Mais Léontine sait, elle stationne avec trop d'insistance non loin du soupirail, et quand Lampieur la rencontre, seule, dans le bistrot de Fouasse, il perçoit dans ses yeux, dans le maintien de son cou, une tension hagarde et inhabituelle qui s'évanouit doucement quand ses tristes sœurs de trottoir la rejoignent à sa table.
Le cafetier Fouasse tient tellement Lampieur pour insoupçonnable, qu'il cancane avec lui à propos de son propre crime... Il évoque la complicité d'une femme, même, dans cette histoire de magot, une femme qui aurait fait le guet pendant que l'autre étranglait : "Si jamais on met la patte dessus, cherchez pas, ça sera à cause de la femme, comme toujours." Il en fallait beaucoup moins pour jeter Lampieur au gouffre !
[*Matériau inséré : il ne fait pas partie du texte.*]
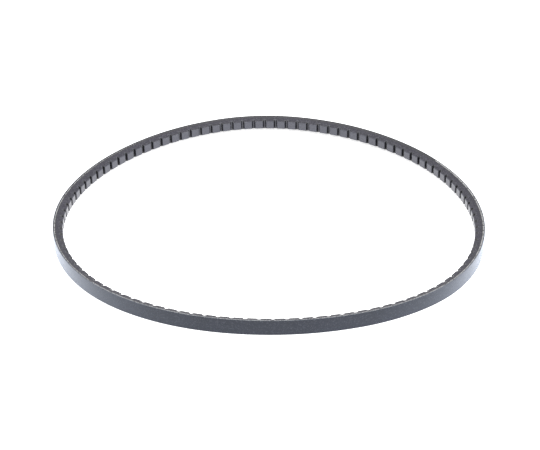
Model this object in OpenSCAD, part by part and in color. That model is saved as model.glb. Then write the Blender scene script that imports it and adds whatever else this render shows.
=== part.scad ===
// Raw-edge cogged V-belt lying free on one flank, as an open egg-shaped loop.
// Z is the direction across the belt's width, with the lower edge of the back at z = 0.
// The belt is moulded from layers, each its own solid: depth is counted inward from the back.

/* [Belt size] */
// Length around the outside of the loop
outside_length = 1150; // [1140:1:1160]
// Width across the back
top_width = 13; // [12.9:0.1:13.4]
// Total thickness, from the back to the tips of the cogs
belt_thickness = 8.3; // [8.2:0.1:8.6]
// Angle between the two flanks
wedge_angle = 40; // [38:1:41]

/* [Layers] */
// Thickness of the rubberised fabric on the back
back_fabric_t = 0.6; // [0.5:0.05:0.7]
// Depth of the cord's centre line below the back
cord_depth = 1.4; // [1.35:0.05:1.5]
// Depth at which the adhesion rubber ends and the compression rubber begins
adhesion_depth = 2.5; // [2.3:0.1:2.8]
// Thickness of the fabric moulded over the cogs
cog_fabric_t = 0.5; // [0.4:0.05:0.6]

/* [Tensile cord] */
// Diameter of the cord
cord_d = 1; // [0.96:0.01:1.02]
// Distance between one turn of the cord and the next
cord_pitch = 1.277; // [1.27:0.001:1.285]
// Direction round the loop in which the top turn is cut in half by the flank
cord_cut_angle = 270; // [0:10:350]

/* [Cogs] */
// Number of cogs around the loop
cog_count = 104; // [100:1:108]
// Depth of the notch between two cogs
notch_depth = 2.9; // [2.6:0.1:3.2]
// Radius of the notch's round root
notch_root_r = 1.25; // [1.1:0.05:1.3]
// Radius of a cog's rounded corners
cog_corner_r = 0.7; // [0.7:0.05:0.9]
// Slope of each notch wall
notch_wall_angle = 12; // [8:1:16]
// Place of the first notch, as a part of the cog pitch
notch_phase = 0.45; // [0:0.01:0.99]

/* [Shape of the relaxed loop] */
// How far the loop bulges along its long axis
oval_bulge = 4.5; // [0:0.1:6]
// Direction of the long axis
oval_turn = -45; // [-90:5:90]
// How far the loop bulges at three corners
egg_bulge = 4.9; // [0:0.1:6]
// Direction of the first of the three corners
egg_turn = -33; // [-60:3:60]
// How far the loop bulges at five slight corners
ripple_bulge = 0.6; // [0:0.1:0.8]
// Direction of the first of the five corners
ripple_turn = 21; // [-36:3:36]

/* [Hidden] */

$fn = 48;
flank_slope = tan(wedge_angle / 2);

// The loop is a chain of arcs, the sectors, that meet tangentially at joints. A joint's direction
// is the way from its arcs' centres to the joint. The directions have exact decimals, so that
// neighbouring sectors meet face to face with no rounding gap.
QUARTER = [[1, 0], [0.96, 0.28], [0.8, 0.6], [0.6, 0.8], [0.28, 0.96]];
function quarter_turn(v, times) = times == 0 ? v : quarter_turn([-v[1], v[0]], times - 1);
joints = [for (q = [0 : 3], v = QUARTER) quarter_turn(v, q)];
SECTORS = len(joints);
function next(i) = (i + 1) % SECTORS;
function direction(v) = (atan2(v[1], v[0]) + 360) % 360;
function start_angle(i) = direction(joints[i]);
function sweep(i) = (direction(joints[next(i)]) - start_angle(i) + 360) % 360;
function middle_angle(i) = start_angle(i) + sweep(i) / 2;

// A bulge with k corners changes the back's radius by bulge * (1 - k^2) * cos(k * angle). This is
// its mean over sector i.
function bulge_r(bulge, corners, turn, i) =
    let (half = corners * sweep(i) / 2)
    bulge * (1 - corners * corners) * cos(corners * (middle_angle(i) - turn))
    * sin(half) / (half * PI / 180);
function back_r(i) = outside_length / (2 * PI)
    + bulge_r(oval_bulge, 2, oval_turn, i)
    + bulge_r(egg_bulge, 3, egg_turn, i)
    + bulge_r(ripple_bulge, 5, ripple_turn, i);
function to_tenth(x) = round(x * 10) / 10;
drawn = [for (i = [0 : SECTORS - 1]) to_tenth(back_r(i))];

// Walking round the drawn arcs misses the start by this much. The four quarters of the loop take
// it up: a quarter gains what the quarter opposite it loses, so that the length stays the same.
function total(list, i = 0) = i == len(list) ? [0, 0] : list[i] + total(list, i + 1);
function before(i) = (i + SECTORS - 1) % SECTORS;
miss = total([for (i = [0 : SECTORS - 1]) (drawn[before(i)] - drawn[i]) * joints[i]]);
quarter_gain = [miss[0] - miss[1], miss[0] + miss[1], miss[1] - miss[0], -miss[0] - miss[1]] / 4;
radii = [for (i = [0 : SECTORS - 1]) drawn[i] + quarter_gain[floor(4 * i / SECTORS)]];

// Arc centres, each found from the one before it, since both arcs share the joint's point
chain = [for (i = 0, c = [0, 0]; i < SECTORS;
              c = c + (radii[i] - radii[next(i)]) * joints[next(i)], i = i + 1) c];
// The loop's outermost points in X and Y are joints
function outermost(q) = let (i = q * SECTORS / 4) chain[i] + radii[i] * joints[i];
loop_middle = [
    (outermost(0)[0] + outermost(2)[0]) / 2,
    (outermost(1)[1] + outermost(3)[1]) / 2
];
centres = [for (c = chain) c - loop_middle];

// Height of the lower flank at a depth, and of the upper flank
function flank_low(depth) = depth * flank_slope;
function flank_high(depth) = top_width - depth * flank_slope;

// Section of a layer between two depths, for a sector whose back has radius r
module layer_section(r, depth_from, depth_to) {
    polygon([
        [r - depth_from, flank_low(depth_from)],
        [r - depth_from, flank_high(depth_from)],
        [r - depth_to, flank_high(depth_to)],
        [r - depth_to, flank_low(depth_to)]
    ]);
}

// A sector is cut from a full turn between these two distances from its centre, well clear of
// the belt on either side
SWEEP_FROM = 100;
SWEEP_TO = 300;
// Cutters reach this far past what they cut
PAST = 1;

// Sweeps its child round sector i, from joint to joint. The child is drawn at the sector's radius.
module sweep_sector(i) {
    from = joints[i];
    to = joints[next(i)];
    translate(centres[i]) intersection() {
        rotate_extrude($fn = 180) children();
        translate([0, 0, -PAST])
            linear_extrude(top_width + 2 * PAST)
            polygon([SWEEP_FROM * from, SWEEP_TO * from, SWEEP_TO * to, SWEEP_FROM * to]);
    }
}

module layer(depth_from, depth_to) {
    for (i = [0 : SECTORS - 1])
        sweep_sector(i) layer_section(radii[i], depth_from, depth_to);
}

// The cord is wound across the width as one helix, which climbs one pitch in each trip round
// the loop. Within a sector it runs level. The flanks cut through its first and last turns.
CORD_TURNS = ceil(top_width / cord_pitch);
// A turn ends where the flank has cut away all but this part of the cord's radius
LEAST_CORD = 0.2;

function flank_gap(z) =
    min(flank_high(cord_depth) - z, z - flank_low(cord_depth)) * cos(wedge_angle / 2);
function cord_height(turn, i) = flank_high(cord_depth)
    + cord_pitch * (turn + (middle_angle(i) - cord_cut_angle) / 360);
function cord_heights(i) = [
    for (turn = [-CORD_TURNS : 1])
        let (z = cord_height(turn, i))
        if (flank_gap(z) > (LEAST_CORD - 1) * cord_d / 2) z
];

// The cord is drawn eight-sided, with two of its corners on the plane that parts the two rubbers
module cord_section(i) {
    for (z = cord_heights(i)) translate([radii[i] - cord_depth, z]) circle(d = cord_d, $fn = 8);
}

// Cogs stand at equal distances along the cord line, which keeps its length when the belt bends
cord_arcs = [for (i = [0 : SECTORS - 1]) (radii[i] - cord_depth) * sweep(i) * PI / 180];
joint_ways = [for (i = 0, way = 0; i <= SECTORS; way = way + cord_arcs[i % SECTORS], i = i + 1) way];
cog_pitch = joint_ways[SECTORS] / cog_count;
function sector_at(way) = max([for (i = [0 : SECTORS - 1]) if (joint_ways[i] <= way) i]);

// A notch starts a little inside the loop, so that its corners meet the curved tips cleanly
MOUTH_LIFT = 0.03;

// Places its child at each notch: X points into the belt from the cog tips, Y along the belt
module at_each_notch() {
    for (n = [0 : cog_count - 1]) {
        way = (n + notch_phase) * cog_pitch;
        i = sector_at(way);
        turned = start_angle(i) + sweep(i) * (way - joint_ways[i]) / cord_arcs[i];
        translate(centres[i])
            rotate(turned)
            translate([radii[i] - belt_thickness - MOUTH_LIFT, 0])
            children();
    }
}

function ray(angle) = [cos(angle), sin(angle)];
function arc(centre, r, from, to, steps) =
    [for (k = [0 : steps]) centre + r * ray(from + (to - from) * k / steps)];
function mirrored(points) = [for (k = [len(points) - 1 : -1 : 0]) [points[k][0], -points[k][1]]];
CORNER_STEPS = 3;
ROOT_STEPS = 3;

// Outline of a notch, moved into the belt by grow: the round corners of the cogs on either side,
// two sloping walls and a round root. It starts at the depth from_depth below the tips.
module notch_outline(grow, from_depth) {
    root = [notch_depth - notch_root_r, 0];
    reach = cog_corner_r + notch_root_r;
    corner_y = (reach - (reach - notch_depth) * sin(notch_wall_angle)) / cos(notch_wall_angle);
    corner = [cog_corner_r, corner_y];
    wall_square = 90 - notch_wall_angle;
    half = concat(
        [[from_depth, corner_y]],
        arc(corner, cog_corner_r - grow, 180, 180 + wall_square, CORNER_STEPS),
        arc(root, notch_root_r + grow, wall_square, 0, ROOT_STEPS)
    );
    polygon(concat(half, mirrored([for (k = [0 : len(half) - 2]) half[k]])));
}

module notch_cutters(grow, from_depth) {
    at_each_notch()
        translate([0, 0, -PAST])
        linear_extrude(top_width + 2 * PAST)
        notch_outline(grow, from_depth);
}

// Woven fabric bonded over the back
module back_fabric() {
    color([0.16, 0.17, 0.19]) layer(0, back_fabric_t);
}

// A layer that is grooved by the half of each cord turn that lies in it
module grooved_layer(depth_from, depth_to) {
    for (i = [0 : SECTORS - 1]) sweep_sector(i) difference() {
        layer_section(radii[i], depth_from, depth_to);
        cord_section(i);
    }
}

// Soft rubber between the back fabric and the cord's centre line
module upper_adhesion_rubber() {
    color([0.10, 0.10, 0.11]) grooved_layer(back_fabric_t, cord_depth);
}

// One continuous twisted cord
module tensile_cord() {
    color([0.62, 0.62, 0.60])
        for (i = [0 : SECTORS - 1]) sweep_sector(i) intersection() {
            layer_section(radii[i], back_fabric_t, adhesion_depth);
            cord_section(i);
        }
}

// Soft rubber between the cord's centre line and the compression rubber
module lower_adhesion_rubber() {
    color([0.10, 0.10, 0.11]) grooved_layer(cord_depth, adhesion_depth);
}

// Stiff, fibre-filled rubber that carries the cogs
module compression_rubber() {
    color([0.24, 0.24, 0.27])
        difference() {
            layer(adhesion_depth, belt_thickness - cog_fabric_t);
            notch_cutters(cog_fabric_t, -PAST);
        }
}

// Fabric that follows the cogs and notches: a flat layer over the cogs' tips, and a lining in
// each notch that runs up into the flat layer and ends this far short of the tips
LINING_END = 0.1;

module cog_fabric() {
    color([0.34, 0.34, 0.36])
        difference() {
            union() {
                layer(belt_thickness - cog_fabric_t, belt_thickness);
                intersection() {
                    layer(
                        belt_thickness - notch_depth - cog_fabric_t - PAST,
                        belt_thickness - LINING_END
                    );
                    notch_cutters(cog_fabric_t, cog_fabric_t / 2);
                }
            }
            notch_cutters(0, -PAST);
        }
}

back_fabric();
upper_adhesion_rubber();
tensile_cord();
lower_adhesion_rubber();
compression_rubber();
cog_fabric();
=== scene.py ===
"""Raw-edge cogged V-belt lying on one flank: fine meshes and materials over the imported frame."""
import math

import bpy
from mathutils import Matrix, Vector


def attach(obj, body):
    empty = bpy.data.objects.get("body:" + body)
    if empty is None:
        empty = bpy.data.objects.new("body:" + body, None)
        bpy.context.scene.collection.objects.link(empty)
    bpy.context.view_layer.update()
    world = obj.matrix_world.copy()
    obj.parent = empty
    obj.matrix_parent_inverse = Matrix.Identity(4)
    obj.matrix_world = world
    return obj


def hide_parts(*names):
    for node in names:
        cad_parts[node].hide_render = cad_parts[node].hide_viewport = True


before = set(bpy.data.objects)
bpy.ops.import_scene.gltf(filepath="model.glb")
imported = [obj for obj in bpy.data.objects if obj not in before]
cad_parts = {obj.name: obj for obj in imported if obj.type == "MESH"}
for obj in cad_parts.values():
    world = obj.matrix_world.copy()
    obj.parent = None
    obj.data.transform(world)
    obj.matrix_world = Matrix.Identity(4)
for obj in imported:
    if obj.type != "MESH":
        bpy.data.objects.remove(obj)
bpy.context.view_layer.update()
MM = 0.001

# ---- the belt's sizes in millimetres, the same as in the frame ----
OUTSIDE_LENGTH = 1150
TOP_WIDTH = 13
THICKNESS = 8.3
FLANK_SLOPE = math.tan(math.radians(20))
FABRIC_T = 0.6
CORD_DEPTH = 1.4
ADHESION_DEPTH = 2.5
COG_FABRIC_T = 0.5
CORD_R = 0.5
CORD_PITCH = 1.277
CORD_CUT_ANGLE = math.radians(270)
CORD_TURNS = math.ceil(TOP_WIDTH / CORD_PITCH)
COGS = 104
NOTCH_DEPTH = 2.9
NOTCH_ROOT_R = 1.25
COG_CORNER_R = 0.7
NOTCH_WALL = math.radians(12)
NOTCH_PHASE = 0.45
MOUTH_LIFT = 0.03
# Bulge, number of corners and turn in degrees of each departure from a circle
BULGES = ((4.5, 2, -45), (4.9, 3, -33), (0.6, 5, 21))
# Directions of the joints between the loop's arcs in its first quarter
QUARTER = ((1, 0), (0.96, 0.28), (0.8, 0.6), (0.6, 0.8), (0.28, 0.96))

# ---- fine detail in millimetres, which only the visual model has ----
# Rounded corner of the back: depth, and distance in from the edge of the full width
BACK_CORNER = ((0, 0.4), (0.03, 0.18), (0.12, 0.09))
BACK_FLANK_START = 0.3
# The soft rubber is cut back on each flank, by this much beside the back fabric and by half of it
# beside the compression rubber. Between the middle two depths it is flush with the flank.
ADHESION_CUT = 0.1
CUT_DEPTHS = (0.8, 0.92, 1.9, 2.1)
# Distance along the loop between two sections of a plain layer
PLAIN_SPACING = 1.5
NOTCH_ARC_STEPS = 6
LAND_START = 0.3
# The cog cover's outer corners are cut off by this much, starting this far through its thickness
COVER_BEVEL = 0.16
BEVEL_START = 0.7
COVER_SHARES = (0, 0.08, 0.35, 0.65, 0.92, 1)
SHARP_ANGLE = math.radians(40)
CORD_STRANDS = 3
# Distance along the cord from one strand's crest to the next
CORD_TWIST = 2.2
STRAND_GROOVE = 0.1
# Where a flank cuts the cord, the grooves between its strands stand proud of the flank by the
# first distance, and its crests by the second distance more
CORD_PROUD = 0.03
CREST_PROUD = 0.1
# The cord is drawn where its centre is this far inside a flank, in parts of its radius, and it
# is bared by the flank up to the second distance
LEAST_GAP = -0.8
BARED_GAP = 1.1
BARED_SIDES = 12
HIDDEN_SIDES = 6
RINGS_PER_CREST = 6
HIDDEN_RING_STEP = 3
# The cord's start is looked for in steps, over this many trips more than it has turns
CORD_SEARCH_STEP = 0.5
SPARE_TRIPS = 2


# ---- the loop: a chain of tangent arcs ----
def quarter_turn(v, times):
    for _ in range(times):
        v = (-v[1], v[0])
    return Vector(v)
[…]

Car Léontine sait, et Lampieur sait désormais qu'elle sait. Elle se tait, mais lui ne le sait pas. Et si elle s'est tue, se taira-t-elle encore, et pour combien de temps ? Mais là, pardon ! La fatale rencontre entre ces deux-là, je vais la garder pour ma pomme, car autant vous le dire tout de suite : il n'y a véritablement rien d'autre dans L'homme traqué.

NdR.
1. Extrait de Francis Carco vous parle..., Denoël, 1953.
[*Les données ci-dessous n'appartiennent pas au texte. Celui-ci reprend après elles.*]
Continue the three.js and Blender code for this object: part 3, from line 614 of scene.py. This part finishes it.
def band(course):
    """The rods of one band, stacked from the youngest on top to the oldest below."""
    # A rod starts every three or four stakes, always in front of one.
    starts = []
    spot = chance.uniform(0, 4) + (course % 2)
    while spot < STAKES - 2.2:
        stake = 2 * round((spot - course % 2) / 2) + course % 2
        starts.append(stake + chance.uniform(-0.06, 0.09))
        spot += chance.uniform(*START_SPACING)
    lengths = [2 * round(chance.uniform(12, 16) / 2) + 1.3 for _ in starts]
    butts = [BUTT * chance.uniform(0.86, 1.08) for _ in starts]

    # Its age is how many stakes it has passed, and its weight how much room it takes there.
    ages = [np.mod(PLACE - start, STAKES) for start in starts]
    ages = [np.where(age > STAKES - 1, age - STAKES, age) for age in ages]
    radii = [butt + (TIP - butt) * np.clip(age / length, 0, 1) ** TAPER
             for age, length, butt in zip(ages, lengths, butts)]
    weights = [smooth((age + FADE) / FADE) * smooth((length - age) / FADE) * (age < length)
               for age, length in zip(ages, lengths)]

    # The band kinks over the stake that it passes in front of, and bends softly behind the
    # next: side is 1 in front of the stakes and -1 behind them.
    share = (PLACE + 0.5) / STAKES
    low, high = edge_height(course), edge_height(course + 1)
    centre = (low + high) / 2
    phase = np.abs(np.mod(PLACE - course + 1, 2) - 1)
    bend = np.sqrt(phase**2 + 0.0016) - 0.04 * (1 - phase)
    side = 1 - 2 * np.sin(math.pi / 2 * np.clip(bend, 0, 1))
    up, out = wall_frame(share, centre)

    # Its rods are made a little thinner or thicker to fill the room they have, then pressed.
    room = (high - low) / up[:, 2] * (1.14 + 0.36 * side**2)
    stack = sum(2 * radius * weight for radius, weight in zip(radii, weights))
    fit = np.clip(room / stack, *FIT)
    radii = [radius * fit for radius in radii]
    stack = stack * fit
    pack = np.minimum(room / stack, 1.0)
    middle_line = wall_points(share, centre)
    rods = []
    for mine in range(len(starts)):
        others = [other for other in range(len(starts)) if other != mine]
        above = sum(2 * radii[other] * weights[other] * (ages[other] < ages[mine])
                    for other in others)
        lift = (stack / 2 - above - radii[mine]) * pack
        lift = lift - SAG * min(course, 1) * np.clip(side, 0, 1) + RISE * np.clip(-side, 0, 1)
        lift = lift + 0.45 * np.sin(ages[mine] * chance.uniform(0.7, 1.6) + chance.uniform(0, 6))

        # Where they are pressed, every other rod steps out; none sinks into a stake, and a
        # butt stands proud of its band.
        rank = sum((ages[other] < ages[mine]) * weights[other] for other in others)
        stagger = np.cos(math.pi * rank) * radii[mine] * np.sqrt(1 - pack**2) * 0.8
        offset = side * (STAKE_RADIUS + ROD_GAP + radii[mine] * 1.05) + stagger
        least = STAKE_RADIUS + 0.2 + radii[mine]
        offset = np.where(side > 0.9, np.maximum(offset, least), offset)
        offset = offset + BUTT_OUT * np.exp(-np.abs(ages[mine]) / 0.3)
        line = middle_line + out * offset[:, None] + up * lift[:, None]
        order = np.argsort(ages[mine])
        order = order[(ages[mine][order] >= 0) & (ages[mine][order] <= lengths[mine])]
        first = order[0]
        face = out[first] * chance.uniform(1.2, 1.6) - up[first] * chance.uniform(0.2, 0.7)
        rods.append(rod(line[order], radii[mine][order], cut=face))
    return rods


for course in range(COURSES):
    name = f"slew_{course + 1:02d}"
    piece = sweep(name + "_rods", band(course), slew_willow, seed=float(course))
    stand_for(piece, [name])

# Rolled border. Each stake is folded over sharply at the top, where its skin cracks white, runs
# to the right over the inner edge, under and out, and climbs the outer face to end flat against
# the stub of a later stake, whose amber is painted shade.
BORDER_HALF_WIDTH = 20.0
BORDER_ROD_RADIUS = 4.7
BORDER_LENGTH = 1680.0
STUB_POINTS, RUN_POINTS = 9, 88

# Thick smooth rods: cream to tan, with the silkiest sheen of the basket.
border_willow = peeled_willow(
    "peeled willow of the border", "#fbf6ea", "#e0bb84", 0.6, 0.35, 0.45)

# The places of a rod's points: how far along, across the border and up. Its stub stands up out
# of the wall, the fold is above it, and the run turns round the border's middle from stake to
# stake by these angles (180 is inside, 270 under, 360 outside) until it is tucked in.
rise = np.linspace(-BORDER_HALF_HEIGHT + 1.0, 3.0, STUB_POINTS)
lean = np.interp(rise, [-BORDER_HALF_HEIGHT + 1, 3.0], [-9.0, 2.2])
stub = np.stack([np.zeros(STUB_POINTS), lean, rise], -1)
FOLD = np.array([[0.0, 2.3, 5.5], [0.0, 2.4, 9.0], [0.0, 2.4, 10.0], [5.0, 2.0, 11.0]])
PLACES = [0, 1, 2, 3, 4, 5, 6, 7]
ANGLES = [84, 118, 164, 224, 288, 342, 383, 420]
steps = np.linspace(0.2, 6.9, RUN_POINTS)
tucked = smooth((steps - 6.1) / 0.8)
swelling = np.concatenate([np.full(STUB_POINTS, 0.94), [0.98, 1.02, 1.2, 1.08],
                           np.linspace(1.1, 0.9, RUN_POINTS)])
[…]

2. L'Homme traqué, obtenait le Grand Prix de L'Académie Française en 1923.

Citation

N'avait-il pas souhaité de la rencontrer chez Fouasse ? Cela lui enlevait toute idée de retour sur soi-même. Il semblait prendre, à se tourmenter et à multiplier les angoisses de sa peur, un soin extrême. Était-ce possible ? Un sentiment nouveau l'habitait. Une espèce d'allégresse imprévue, de détachement, de secrète délivrance... Lampieur pouvait à peine y croire. Pour la première fois, depuis son crime, chaque chose devenait simple, naturelle.